Early evening G pulled into the drive and a tall woman wearing a black straw cowboy hat got out with her. The tall woman had long black hair with grey streaks at the temple, a strikingly white face and heavily pencilled red lips. She looked like a western Cruella de Vil and introduced herself as a former model and current makeup artist, fourth generation Island resident.

G said her husband had called her with my message. “Didn’t that document look important to her?” he asked. “The engineering report to be filed with the county?”

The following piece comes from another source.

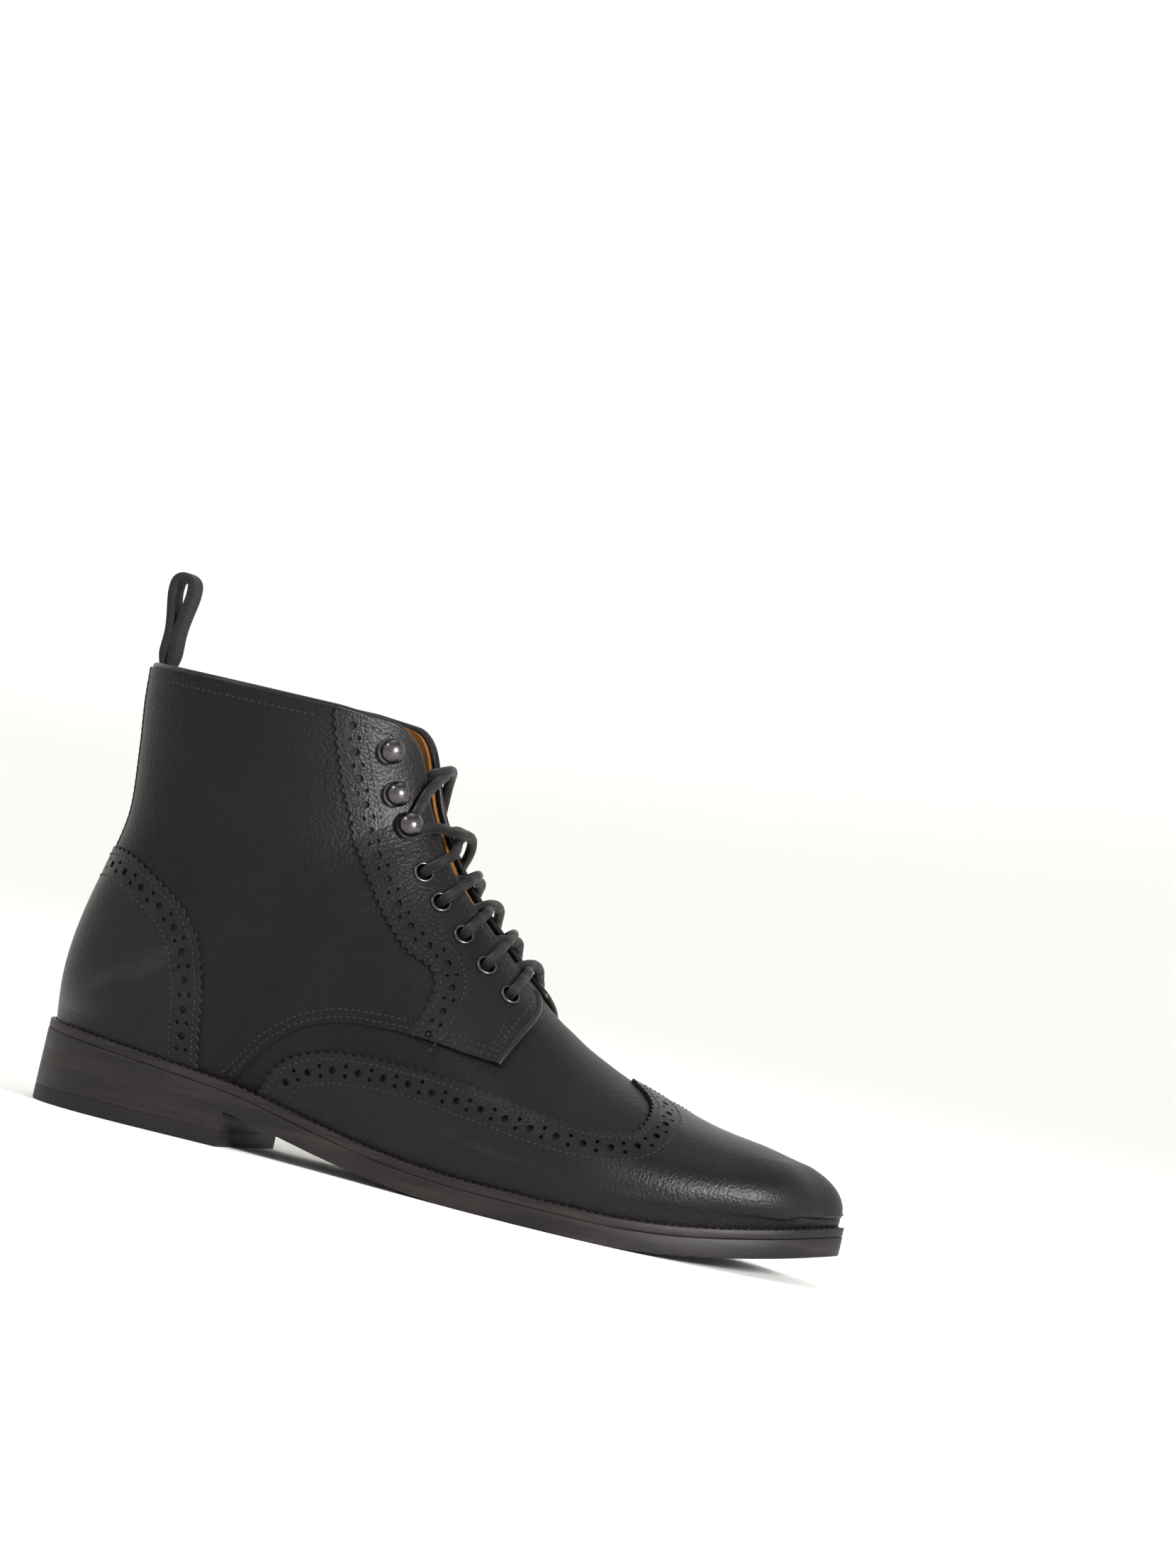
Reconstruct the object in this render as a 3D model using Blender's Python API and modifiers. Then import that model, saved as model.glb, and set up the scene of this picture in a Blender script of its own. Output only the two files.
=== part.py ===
"""Right brogue boot: a laced derby ankle boot with a wing cap, standing on its sole.

Metres, +Z up. The origin is on the floor at the centre of the heel's tread, +X points to the toe and
+Y to the medial (inner) side.
"""

import math

import bmesh
import bpy
import numpy as np
from mathutils import Matrix, Vector

MM = 0.001
LATERAL, MEDIAL = -1, 1

# Driving sizes of the last and the boot
LENGTH = 298 * MM
BALL_WIDTH = 106 * MM
WAIST_WIDTH = 63 * MM
HEEL_WIDTH = 65 * MM
HEEL_BACK = -39 * MM
TOE_HEIGHT = 44 * MM
INSTEP_HEIGHT = 90 * MM
BOOT_HEIGHT = 161 * MM
SHAFT_WIDTH = 74 * MM
ANKLE_WAIST = 10.6 * MM
TOE_SET = 1.2 * MM
TOE_SLOPE = 0.13
WALL_LEAN = 0.25

# Bottom unit
SEAT_HEIGHT = 19.5 * MM
BREAST_HEIGHT = 12.5 * MM
TOE_SPRING = 12.5 * MM
TREAD_LENGTH = 77.5 * MM
BREAST_SLANT = 6.5 * MM
TOP_LIFT_THICK = 5.6 * MM
OUTSOLE_THICK = 7 * MM
WELT_THICK = 3 * MM
WELT_WIDTH = 11 * MM
LEDGE = 4.0 * MM
EDGE_BEVEL = 0.8 * MM
LIFT_BEVEL = 0.5 * MM
STACK_BEVEL = 0.2 * MM
INSOLE_THICK = 2.4 * MM
INSOLE_CLEARANCE = 1.0 * MM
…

The three of us surveyed the house. G remembered that a window, reachable only by scurrying up one side of the roof used to be left open for the cat Abelard. We could just see it from below, and it was clearly closed now, Abelard having been dead for some years and Eloise not able to jump higher than a bed. But there was a chance it might not be locked. Cruella didn’t volunteer to climb, and G and I were both too short to reach the bottom of the roof from the ladder we had. At last G declared that her husband was my only hope.

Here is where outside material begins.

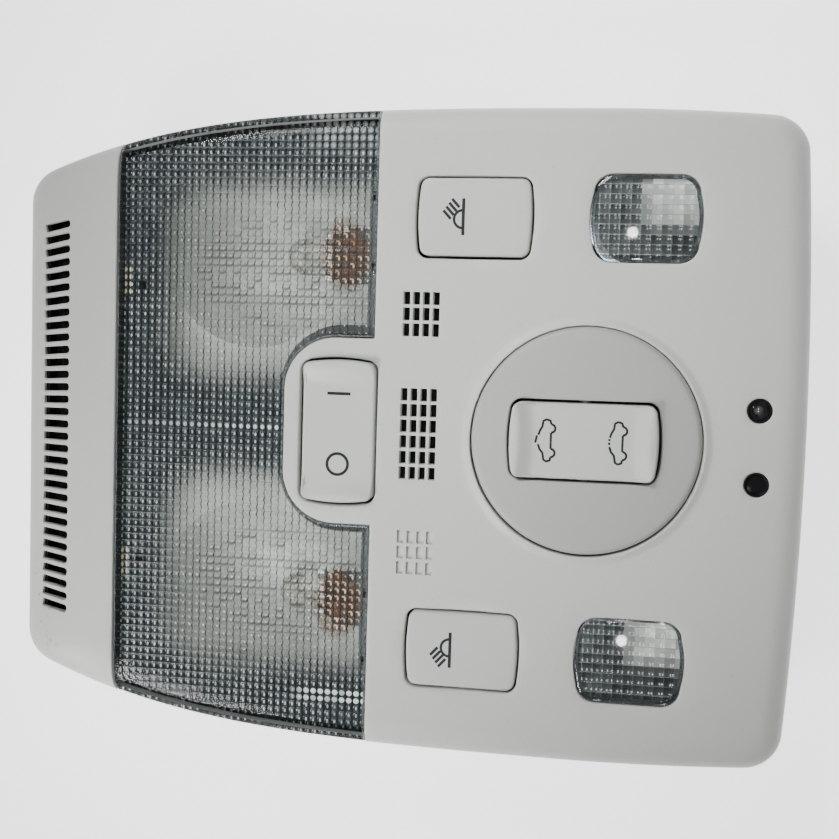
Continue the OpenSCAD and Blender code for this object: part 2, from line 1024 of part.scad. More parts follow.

The Firefighter arrived, fetched a longer ladder, lifted himself onto the roof, made his way to the top, removed the screen, opened the window and climbed in, as we cheered below.

Later, in the Island diner, Cruella grabbed my chin, plucked off my glasses, and turned my head side to side. “You have wonderful bones,” she said, “I’d love to do your make up.”

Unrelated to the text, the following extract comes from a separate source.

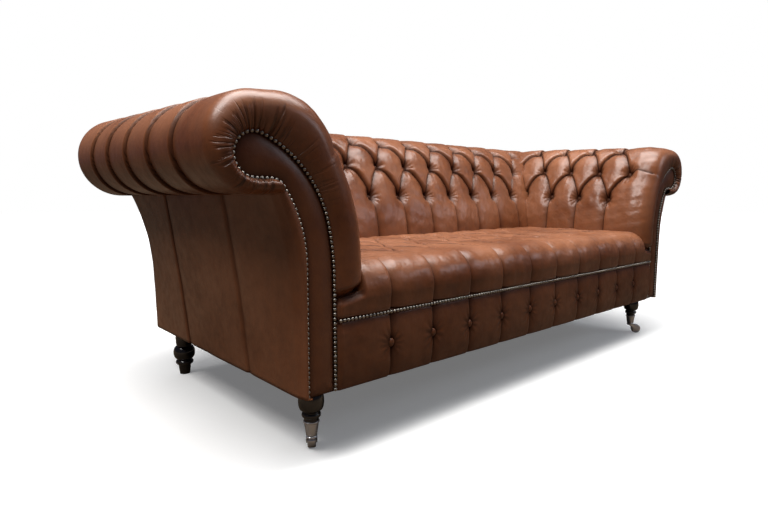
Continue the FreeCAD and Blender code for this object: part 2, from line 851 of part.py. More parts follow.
def seat_bar(inset, half, y_rear, bottom):
    """Seat's side outline drawn out along the sofa."""
    wire = wire_of(seat_section(inset, y_rear, bottom), lambda y, z: vec(-half, y, z))
    return Part.Face(wire).extrude(vec(2 * half, 0, 0))


def seat_wing(gap):
    """Space of the seat's front lip where it passes in front of both arms."""
    reach = wing_half + gap
    return box(-reach, reach, front_y - 2 * front_puff, board_front_y, 0, seat_lip_wing + gap)


def seat_body(inset, bottom):
    """Seat with its lip carried out in front of the arms."""
    y_rear = rear_y - back_seat_line - soft_gap
    body = seat_bar(inset, seat_half - inset, y_rear, bottom)
    lip = seat_bar(inset, wing_half - inset, y_rear, bottom)
    front = front_y - 2 * front_puff
    back = board_front_y - soft_gap
    lip = lip.common(box(-half_length, half_length, front, back, 0, seat_lip_wing - inset))
    return body.cut(board_gap_blocks()).fuse(lip).removeSplitter()


def board_gap_blocks():
    """Room for the front boards and arms beside the seat."""
    front = front_y - 2 * front_puff
    blocks = []
    for side in (-1, 1):
        xs = sorted((side * seat_half, side * half_length))
        blocks.append(box(xs[0], xs[1], front, rear_y, 0, back_crest))
    return Part.makeCompound(blocks)


def seat_cover():
    """Leather over the seat, its sides and its front lip."""
    return seat_body(0, hessian_top + soft_gap).cut(seat_body(cover_thickness, hessian_top - overrun))


def seat_foam():
    """Foam and springing of the seat in one block."""
    return seat_body(cover_thickness, hessian_top + soft_gap)


def border_half():
    """Half the length between the arms' front boards."""
    return half_length - arm_inner_width + pad_depth


def border_board():
    """Board behind the front border, in line with the arms' front boards."""
    reach = border_half()
    return box(-reach, reach, board_front_y, board_back_y, base_z, rail_top)


def front_border():
    """Padded leather panel under the seat's nail trim."""
    reach = wing_half
    return box(-reach, reach, front_y, board_front_y, base_z, trim_height - soft_gap)


def seat_webbing():
    """Straps laid both ways over the seat rails."""
    straps = []
    reach = border_half() - strap_width
    step = 2 * reach / (long_straps - 1)
    seat_rail_y = rear_y - back_seat_line + frame_depth
    for index in range(long_straps):
        x = index * step - reach
        straps.append(box(x - strap_width / 2, x + strap_width / 2, board_back_y, seat_rail_y,
                          rail_top, rail_top + strap_thickness))
    across = half_length - panel_thickness
    step = (seat_rail_y - front_rail_back_y) / (cross_straps + 1)
    for index in range(cross_straps):
        y = front_rail_back_y + step * (index + 1)
        straps.append(box(-across, across, y - strap_width / 2, y + strap_width / 2,
                          rail_top + strap_thickness, web_top))
    return Part.makeCompound(straps)


def seat_hessian():
    """Cloth over the webbing that the seat foam rests on."""
    reach = seat_half
    y_rear = rear_y - back_seat_line - soft_gap
    return box(-reach, reach, board_back_y, y_rear, web_top, hessian_top)


def dust_cover():
    """Black cloth under the base, with a hole round each leg."""
    reach = half_length - dust_cover_inset
    cloth = box(-reach, reach, front_y + dust_cover_inset, rear_y - dust_cover_inset,
                base_z - cloth_thickness, base_z)
    for x, y in leg_places().values():
        hole = [(leg_neck_radius + overrun, base_z + overrun), (leg_neck_radius + overrun, 0)]
        cloth = cloth.cut(turned(hole, x, y))
    return cloth


def slope_place(shape, crest, height):
    """Point and lean of the pad's inner face at a height."""
    shoulder_radius, lean = shape[2:4]
    hip, lower, lower_radius = inner_curves(shape, crest)
    brow = circle_point(hip, shoulder_radius, lean)
    knee = circle_point(lower, lower_radius, lean)
    if height > brow[1]:
        angle = math.degrees(math.asin((height - hip[1]) / shoulder_radius))
        return circle_point(hip, shoulder_radius, angle), angle
    if height < knee[1]:
        angle = math.degrees(math.asin((height - lower[1]) / lower_radius))
        return circle_point(lower, lower_radius, angle), angle
    return (brow[0] + (brow[1] - height) * math.tan(math.radians(lean)), height), lean


def across(normal, angle):
    """Unit vector square to a normal, at an angle about it."""
    first = normal.cross(vec(1, 0, 0))
    first.normalize()
    turn = math.radians(angle)
    return first * math.cos(turn) + normal.cross(first) * math.sin(turn)


def button(base, normal):
    """Covered button standing off a pad along its normal."""
    normal.normalize()
    start = base + normal * soft_gap
    loop = []
    for index in range(button_sides):
        loop.append(start + across(normal, 360 * index / button_sides) * button_radius)
    return flat_face(loop).extrude(normal * button_thickness)


def half_step_places(count):
    """Places along the sofa, one pitch apart and even about the middle."""
    return [button_pitch * (index - (count - 1) / 2) for index in range(count)]


def back_buttons():
    """Buttons of the back in three staggered rows."""
    buttons = []
    for extra, height in enumerate((button_row_low, button_row_middle, button_row_high)):
        count = seat_row_count + extra
        (v, z), angle = slope_place(back_shape, back_crest, height)
        turn = math.radians(angle)
        for x in half_step_places(count):
            normal = vec(0, -math.cos(turn), math.sin(turn))
            buttons.append(button(vec(x, rear_y - v, z), normal))
    return Part.makeCompound(buttons)


def arm_buttons(side):
    """Buttons of an arm in three staggered rows."""
    buttons = []
    rows = ((button_row_low, 0.5), (button_row_middle, 0.0), (button_row_high, 0.5))
    for height, shift in rows:
        for index in range(arm_button_count):
            y = front_y + arm_first_button + arm_button_pitch * (index + shift)
            rise = arm_climb * (y - rim_back_y)
            (u, z), angle = slope_place(arm_shape, arm_front_crest, height - rise)
            turn = math.radians(angle)
            normal = vec(-side * math.cos(turn), -arm_climb * math.sin(turn), math.sin(turn))
            buttons.append(button(vec(side * (half_length - u), y, z + rise), normal))
    return Part.makeCompound(buttons)


def seat_buttons():
    """Buttons of the seat in staggered rows."""
    buttons = []
    for row in range(seat_button_rows):
        y = front_y + seat_first_row + row * seat_row_pitch
        count = seat_row_count - row % 2
        for x in half_step_places(count):
            buttons.append(button(vec(x, y, seat_top), vec(0, 0, 1)))
    return Part.makeCompound(buttons)


def border_buttons():
    """Buttons on the seams of the front border."""
    buttons = []
    for x in half_step_places(seat_row_count):
        buttons.append(button(vec(x, front_y, border_button_height), vec(0, -1, 0)))
    return Part.makeCompound(buttons)


def export(name, shape):
    """Write one piece to its file and report its size."""
    if not shape.isValid():
        print("not valid:", name)
    shape.exportStep("parts/" + name + ".step")
    print(name, len(shape.Solids), "solids", round(shape.Volume / 1000), "cm3")


def main():
    """Make every piece of the sofa and write it out."""
    os.makedirs("parts", exist_ok=True)
    pieces = base_rails()
    pieces["base_stretchers"] = base_stretchers()
    pieces["corner_blocks"] = corner_blocks()
    pieces["border_board"] = border_board()
    pieces["leg_bolts"] = leg_bolts()
    pieces["dust_cover"] = dust_cover()
    pieces["seat_webbing"] = seat_webbing()
    pieces["seat_hessian"] = seat_hessian()
    pieces["seat_foam"] = seat_foam()
    pieces["seat_cover"] = seat_cover()
    pieces["front_border"] = front_border()
    pieces["back_top_rail"] = back_top_rail()
    for index, x in enumerate(back_rib_places()):
        pieces["back_rib_" + str(index + 1)] = back_rib(x)
    pieces["back_lining"] = back_lining()
    pieces["back_pad"] = back_pad()
    pieces["back_cover"] = back_cover()
    pieces["outside_back_cover"] = outside_back_cover()
    pieces["back_buttons"] = back_buttons()
    pieces["seat_buttons"] = seat_buttons()
    pieces["border_buttons"] = border_buttons()
    for side, name in ((-1, "left"), (1, "right")):
        pieces["arm_front_board_" + name] = arm_front_board(side)
        pieces["arm_rear_board_" + name] = arm_rear_board(side)
        pieces["arm_top_rail_" + name] = arm_top_rail(side)
        pieces["arm_tack_rail_" + name] = arm_tack_rail(side)
        pieces["arm_lining_" + name] = arm_lining(side)
        pieces["arm_pad_" + name] = arm_pad(side)
        pieces["arm_cover_" + name] = arm_cover(side)
        pieces["outside_arm_cover_" + name] = outside_arm_cover(side)
        pieces["scroll_facing_" + name] = scroll_facing(side)
        pieces["arm_buttons_" + name] = arm_buttons(side)
        x, y = leg_places()["front_" + name]
        heading = castor_heading[name]
        pieces["front_leg_" + name] = front_leg(x, y)
        pieces["castor_cup_" + name] = castor_cup(x, y)
        pieces["castor_fork_" + name] = castor_fork(x, y, heading)
        pieces["castor_axle_" + name] = castor_axle(x, y, heading)
        pieces["castor_wheel_" + name] = castor_wheel(x, y, heading)
        x, y = leg_places()["rear_" + name]
        pieces["rear_leg_" + name] = rear_leg(x, y)
    for name, shape in pieces.items():
        export(name, shape)


if __name__ == "__main__":
    main()
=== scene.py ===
import json
import math

import bmesh
import bpy
import numpy as np
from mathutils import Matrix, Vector, geometry


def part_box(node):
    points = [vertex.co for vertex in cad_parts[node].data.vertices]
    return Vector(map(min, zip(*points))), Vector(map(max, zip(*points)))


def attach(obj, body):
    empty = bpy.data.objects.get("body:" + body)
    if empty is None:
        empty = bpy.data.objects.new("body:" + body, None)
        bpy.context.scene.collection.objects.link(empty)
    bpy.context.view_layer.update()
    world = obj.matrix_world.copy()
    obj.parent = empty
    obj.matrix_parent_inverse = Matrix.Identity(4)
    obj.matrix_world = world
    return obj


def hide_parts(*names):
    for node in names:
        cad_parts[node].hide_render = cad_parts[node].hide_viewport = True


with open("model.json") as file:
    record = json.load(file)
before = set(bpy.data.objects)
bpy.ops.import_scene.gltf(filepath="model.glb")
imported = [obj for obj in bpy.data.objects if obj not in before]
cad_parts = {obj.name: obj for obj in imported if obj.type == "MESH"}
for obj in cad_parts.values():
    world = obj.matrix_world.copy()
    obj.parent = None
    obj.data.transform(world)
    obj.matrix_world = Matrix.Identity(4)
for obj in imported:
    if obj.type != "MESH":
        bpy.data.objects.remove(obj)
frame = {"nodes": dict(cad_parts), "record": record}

bl_info = {
    "name": "Chesterfield sofa",
    "version": (1, 0, 0),
    "blender": (4, 5, 0),
    "location": "View3D > Sidebar > Sofa",
    "description": "Builds the leather, buttons, nails, legs and castors of a chesterfield sofa",
    "category": "Object",
}

SOFA = "sofa"
SIDES = (("left", -1), ("right", 1))


class SofaSettings(bpy.types.PropertyGroup):
    """Sizes and colours of the sofa's looks"""
    crown: bpy.props.FloatProperty(
        name="Crown", description="Height of the padding between buttons",
        default=0.022, unit="LENGTH")
    pit: bpy.props.FloatProperty(
        name="Pit", description="Extra depth at a button",
        default=0.026, unit="LENGTH")
    fold: bpy.props.FloatProperty(
        name="Fold", description="Depth of the folds between buttons",
        default=0.016, unit="LENGTH")
    pleat: bpy.props.FloatProperty(
        name="Pleat", description="Depth of the pleats over the rolls",
        default=0.0085, unit="LENGTH")
    grid: bpy.props.FloatProperty(
        name="Grid", description="Spacing of the leather's mesh",
        default=0.0032, unit="LENGTH")
    nail_radius: bpy.props.FloatProperty(
        name="Nail radius", description="Radius of a nail head",
        default=0.0043, unit="LENGTH")
    nail_pitch: bpy.props.FloatProperty(
        name="Nail pitch", description="Distance between nails",
        default=0.0104, unit="LENGTH")
    button_radius: bpy.props.FloatProperty(
        name="Button radius", description="Radius of a covered button",
        default=0.0105, unit="LENGTH")
    # Dark tone of the mottling, and also the painted shade in folds, pits, gathers and crevices
    leather_dark: bpy.props.FloatVectorProperty(
        name="Dark leather and fold shade", description="Dark tone of the leather, also painted shade in folds",
        subtype="COLOR", default=(0.018, 0.0045, 0.0018))
    leather_mid: bpy.props.FloatVectorProperty(
        name="Leather", description="Colour of the leather",
        subtype="COLOR", default=(0.128, 0.034, 0.0080))
    # Pale tone of the mottling and of worn crowns, and also painted top light on the crests and seat top
    leather_light: bpy.props.FloatVectorProperty(
        name="Worn and top-lit leather", description="Colour of worn leather and of painted top light",
        subtype="COLOR", default=(0.310, 0.125, 0.060))
    leg_colour: bpy.props.FloatVectorProperty(
        name="Legs", description="Colour of the polished legs",
        subtype="COLOR", default=(0.010, 0.007, 0.006))


# Places taken from the frame
def frame_box(node):
    """Low and high corners of a frame node."""
    low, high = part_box(node)
    return np.array(low), np.array(high)


def frame_middle(node):
    """Middle of a frame node's box."""
    low, high = frame_box(node)
    return (low + high) / 2


half_length = frame_box("side_rail_right")[1][0] + 0.005
front_y = frame_box("front_border")[0][1]
frame_depth = 0.871
rear_y = front_y + frame_depth
base_z = frame_box("front_border")[0][2]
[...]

I bought G’s dinner (the Firefighter having gone home). Just before they parted G and Cruella exchanged prescription drugs in the car. Cruella advanced G some valium and in return G gave her something more interesting. “These are for dogs, though,” G said tentatively.

“No problem,” said Cruella.

And that, sports fans, is why there was no blog post on Friday.

May 7, 2008

Housesitting chain reaction

Filed under: misc — Duchess @ 1:48 pm

EloiseThe deal is: my friend doesn’t have to have her estranged husband (the out of work musician) living in her garden shed, because he’s living in my house.  I don’t have to keep looking at the for sale sign on my garden gate because I am living in my mother’s house.  And my mother doesn’t have to take Eloise to Alaska.

Eloise is a large, black, eight-year-old cat.  There used to be two cats here, and when new people came over my mother always introduced Eloise first, then paused.  Guests who said, “Oh, is the other one called Abelard?” got on her A list for dinner parties.

Unfortunately, Fluffy is not a cat lover.  My next door neighbours in England have a current cat population of around 40 (they aren’t quite sure, exactly). A high wall divides my garden (yard) from theirs and the cats walk along the top teasing Fluffy and driving him into a frenzy of barking and leaping.  (My neighbour writes that the cats are not having half so much fun now that he is gone.) 

“Scaredly-cat” could have been coined for Eloise; when she sees Fluffy she runs, and when she runs, Fluffy chases her.  My mother consults a dog psychologist.  The psychologist tells her that the dog must learn that the cat is boss.  The way to do this is to lock them in a room together, making the dog lie down while you stroke and praise the cat.

I tried this two evenings.  Since the cat is significantly larger than the dog (and weighs about twice as much), and since she spat and hissed, swatted her paws and swished her tail, Fluffy certainly learned she was the boss.  Fluffy is now terrified of the cat – and looks at me as if to ask how I could have so betrayed him.

Meanwhile the cat is still scared of Fluffy, and now of me too, because I am the madwoman who locks her up with a dog.  She runs when she sees me, and I spend half the bloody night prowling outside in the dark crooning “Here kitty, kitty, good kitty, kitty.”

May 5, 2008

Cinquo de Mayo

Filed under: A long way from home,misc — Duchess @ 10:48 am

I woke up feeling hard done by because it is a Bank Holiday in the UK. I had already missed the traditional Oxford May Morning celebrations, when Magdalen choir sings from the College tower and there is dancing in the streets, and now I was missing my day off.

This was not entirely reasonable, since every day for a fortnight has been a day off for me, but today that is about to end. I have a “job”. I have put it in inverted commas (that’s quotes to Yanks) because it is possible that it is only a rumour – I don’t have a job title, job description, contract, or anything else in writing; no one has asked for my social security number and none of my employers is likely to be around when I report to the office later today.

I did think I might find out a little more about their projects at a community meeting planned for last Saturday, which I risked my life getting to, on account of bicycling on the wrong side of the road. Sig.ra La Kitchenette, a board member of the local non profit that has “hired” me, was meant to give a slide show about their work. Seven people stood in the car park (parking lot) for half an hour, but Sig.ra did not arrive. There was no meeting and I am none the wiser, yet.